A clínica vista como prática crítica realiza uma análise contextual do sofrimento e de sua relação com os processos de produção de subjetividade, o “vir a ser”. A clínica institucional trabalha a permanente contextualização do sofrimento com os contextos sociopolíticos, do psíquico com o social. No âmbito da clínica institucional, o trabalho em grupo constituiu-se como uma importante via de intervenção, atuando como fator de potencialização da construção de outros modos coletivos de existência.
A época atual ainda apresenta os principais fundamentos da modernidade: o pensar sempre no futuro, o querer estar sempre à frente e o consumo. Parece que os ideais iluministas de evolução e progresso ainda fazem parte desta sociedade. No entanto, as descobertas da ciência estão sempre visando um suposto aperfeiçoamento humano. Enquanto na modernidade perdeu-se a liberdade em prol da segurança; na pós-modernidade ou modernidade líquida trocou-se a segurança pela liberdade. O preço pela liberdade da atualidade é uma insegurança quanto ao futuro. Entretanto, não se pode esquecer que durante a maior parte da história ocidental o ser humano teve o trabalho de adaptar-se a mudanças, houve momentos onde a incerteza também prevaleceu. As guerras, os desastres, a fome, sempre estiveram presentes e, por causa disso, foi preciso viver em condições adversas de total incerteza.
Dessa forma, as possibilidades de escolhas infinitas e variadas, trazem mal estar na medida em que não se pode nunca viver tudo, ter tudo. O sofrimento está ligado à identidade do indivíduo contemporâneo permeada pela exigência de consumo nunca satisfeita. Este é o cenário contemporâneo que abre caminho para certa intolerância ao sofrimento e maior consumo de remédios para acalmá-lo. O ideal de perfeição contemporâneo dominado pela exigência de felicidade e alegria não abre espaço para a tristeza, a depressão, o luto. Os psicofármacos viraram os dispositivos atuais para o ser humano lidar com a dor psíquica.
A depressão é vista, portanto, como um problema de desequilíbrio químico do cérebro, e seu tratamento retira do sujeito qualquer implicação com as causas da sua própria dor, e privilegia o desaparecimento do sintoma em detrimento de uma elaboração psíquica.

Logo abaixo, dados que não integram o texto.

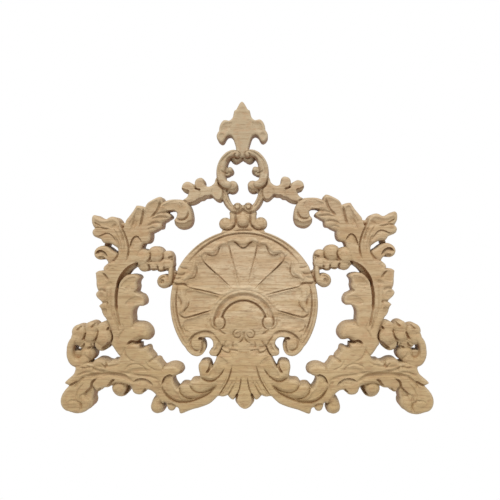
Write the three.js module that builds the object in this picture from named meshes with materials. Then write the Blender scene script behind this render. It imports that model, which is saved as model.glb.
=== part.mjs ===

Mas porque uma maior incidência de depressão nesta sociedade? Segundo alguns críticos isto ocorreu porque o sujeito contemporâneo está sob o domínio dos ideais de iniciativa e de responsabilidade ao mesmo tempo em que falta alicerces na sociedade para apoiá-lo. A depressão surgiria ,assim, como uma patologia da responsabilidade de ser si mesmo, na qual o sentimento que domina é a insuficiência, seria ainda como uma reação à demanda impossível de se cumprir algo.
Em recente pesquisa Cenci (2004) ressalta que aspectos da saúde e da doença estão claramente presentes no contexto de trabalho contemporâneo. Tais aspectos permeiam a vida dos trabalhadores que muitas vezes adoecem orgânica e psiquicamente no exercício diário das suas atividades laborais. Contudo, sabe-se que o trabalho possui um papel importante na vida do indivíduo e dessa atividade depende não só o sustento do trabalhador, mas a ela está também associado um significado que diz respeito a função e reconhecimento social. A manutenção do trabalho se constitui em forma de legitimação social enquanto sujeito. Sua atividade laborativa lhe confere reconhecimento e um lugar no mundo do trabalho. Para se manter nesse lugar o trabalhador cria estratégias defensivas. Ele depara-se com um ambiente sentido como hostil e muitas vezes gerador de doença.